Hay una dialéctica interesante, pienso, en la referencia a los Estados-nación y la mundialización económica (globalización, le llaman otros autores) que caracteriza a la fase actual del capitalismo. Una diferencia sustancial debe establecerse cuando hablamos de Estados-nación: los Estados-nación de los países propiamente desarrollados, los que sostienen, protegen y aseguran a los principales grupos de empresas trasnacionales y que, además, son hegemónicos en las instituciones derivadas de Bretton Woods, y los Estados-nación de los países subdesarrollados y de los que, formalmente, se ubican en el primer mundo sin pertenecer realmente a éste.
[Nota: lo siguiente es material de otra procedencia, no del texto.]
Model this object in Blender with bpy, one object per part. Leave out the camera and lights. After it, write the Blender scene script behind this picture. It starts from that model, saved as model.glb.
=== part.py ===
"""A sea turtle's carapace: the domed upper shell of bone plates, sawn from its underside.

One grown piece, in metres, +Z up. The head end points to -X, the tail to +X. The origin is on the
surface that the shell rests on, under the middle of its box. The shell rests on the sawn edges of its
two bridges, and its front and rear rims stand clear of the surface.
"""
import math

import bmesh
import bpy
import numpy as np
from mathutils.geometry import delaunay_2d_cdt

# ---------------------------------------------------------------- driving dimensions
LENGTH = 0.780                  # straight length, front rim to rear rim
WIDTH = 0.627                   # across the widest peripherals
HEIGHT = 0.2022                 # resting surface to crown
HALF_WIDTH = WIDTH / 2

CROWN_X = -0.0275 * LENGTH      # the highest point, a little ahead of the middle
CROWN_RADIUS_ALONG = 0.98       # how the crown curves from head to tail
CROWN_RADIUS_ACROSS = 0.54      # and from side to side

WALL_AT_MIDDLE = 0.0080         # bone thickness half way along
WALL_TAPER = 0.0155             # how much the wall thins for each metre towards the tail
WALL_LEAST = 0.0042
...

Esta diferencia no era igual en los años posteriores a la segunda Guerra Mundial, ni siquiera en los años 60. En aquella época las empresas trasnacionales buscaban países en los cuales invertir, y dichas inversiones, dirigidas en gran medida a la producción y a la comercialización más que a la especulación monetaria, eran diferenciadas, por zonas económicas internacionales e intranacionales. Así, por ejemplo, con el apoyo del Plan Marshall (1947 y años siguientes), se escogió a Europa occidental para la inversión en bienes de capital y de consumo duradero, y en esos mismos años algunos países de América Latina (México, Argentina y Brasil, principalmente) para bienes de consumo no duradero y para extracción de materias primas. Posteriormente, mediante la Alianza para la Producción (1961 y años siguientes), fueron escogidos los mismos países de América Latina y otros en segundo lugar (Chile, Colombia, Venezuela) para expandir la industria manufacturera con tecnología que en Estados Unidos, para el caso, no era ya adecuada para la competencia mundial.
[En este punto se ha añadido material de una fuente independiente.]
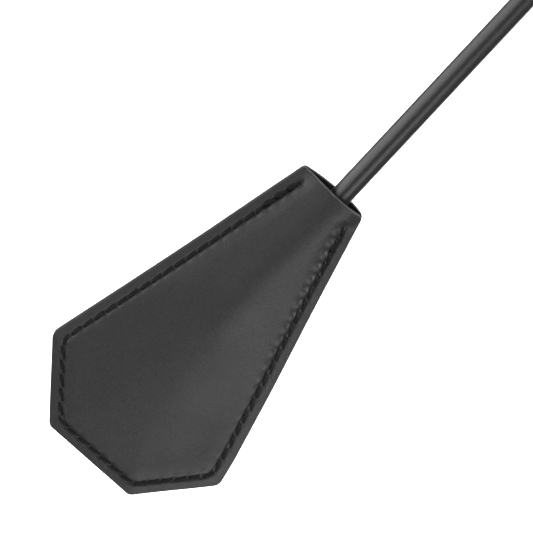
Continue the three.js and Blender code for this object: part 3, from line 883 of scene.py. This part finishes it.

El modelo imperialista de los años 50 y 60 no intentaba romper con la unidad constitutiva de los Estados-nación, sino que se trataba de que en cada uno de éstos hubiera condiciones para una clara ubicación en la división del trabajo mundial y que se eliminaran, internamente, los obstáculos existentes para la expansión de las empresas trasnacionales y del capital en su conjunto basado en la industria manufacturera como eje. Los obstáculos existentes fueron, en general, la pobreza, la estrechez del mercado interno por bajos salarios, la supervivencia de un amplio sector rural fuera de la economía monetaria y de la producción mercantil, la competencia de productos industriales producidos en las metrópolis a precios más bajos que en la periferia, y la ausencia de comunicaciones suficientes que facilitaran la rápida comercialización de la producción. Los Estados y sus respectivos gobiernos debían ser fuertes para impulsar las medidas necesarias para abatir tales obstáculos. El populismo ya no era funcional para la expansión del capital, pero sí un alto grado de intervencionismo estatal con dosis necesarias de autoritarismo, incluyendo dictaduras militares, para garantizar esas condiciones.
El modelo imperialista de los años 70 y siguientes, cuyo primer experimento en América Latina fue Chile y su dictadura militar, es diferente, porque diferentes fueron y son sus bases determinantes. El eje de la acumulación es el capital financiero (que no excluye industrias y servicios), las naciones poco importan, como tampoco regiones en cada país. El papel del Estado es mucho menor (reducido al mínimo) y los gobiernos sólo pueden ser fuertes hacia el interior de sus países y hacia las capas subordinadas de la población. En este modelo no importan los que antes se denominaban obstáculos para el desarrollo acelerado de la industria manufacturera, puesto que ésta no es más el eje de la acumulación. Por lo tanto, la ampliación de los mercados internos de los países subdesarrollados, el crecimiento industrial hacia adentro y la infraestructura generalizada para la producción y la comercialización dejaron de ser prioritarios y el énfasis se puso en la incorporación de zonas rurales susceptibles de convertirse en zonas de producción a escala (abandonando a su suerte a las que no tuvieran esta característica), y un Estado suficientemente interventor en un rubro concreto: los salarios.
Todo lo demás, inclusive la educación, la capacitación de la fuerza de trabajo y la infraestructura de comunicaciones y de energía, pasaría al ``libre'' juego del mercado y, por lo tanto, al ámbito de los capitales más fuertes. En una palabra, un ataque directo a la unidad constitutiva de los Estados-nación y a las economías nacionales.
De aquí que entender la diferencia cuando hablamos de Estados-nación y de mundialización de la economía (que no es tal, puesto que excluye a regiones de países, a países enteros y a amplias zonas en cada país, según el caso), no es un ejercicio académico, sino una aproximación al diagnóstico de nuestro tiempo como paso obligado para la estrategia que los pueblos excluidos o en vías de exclusión deberán elaborar para sobrevivir.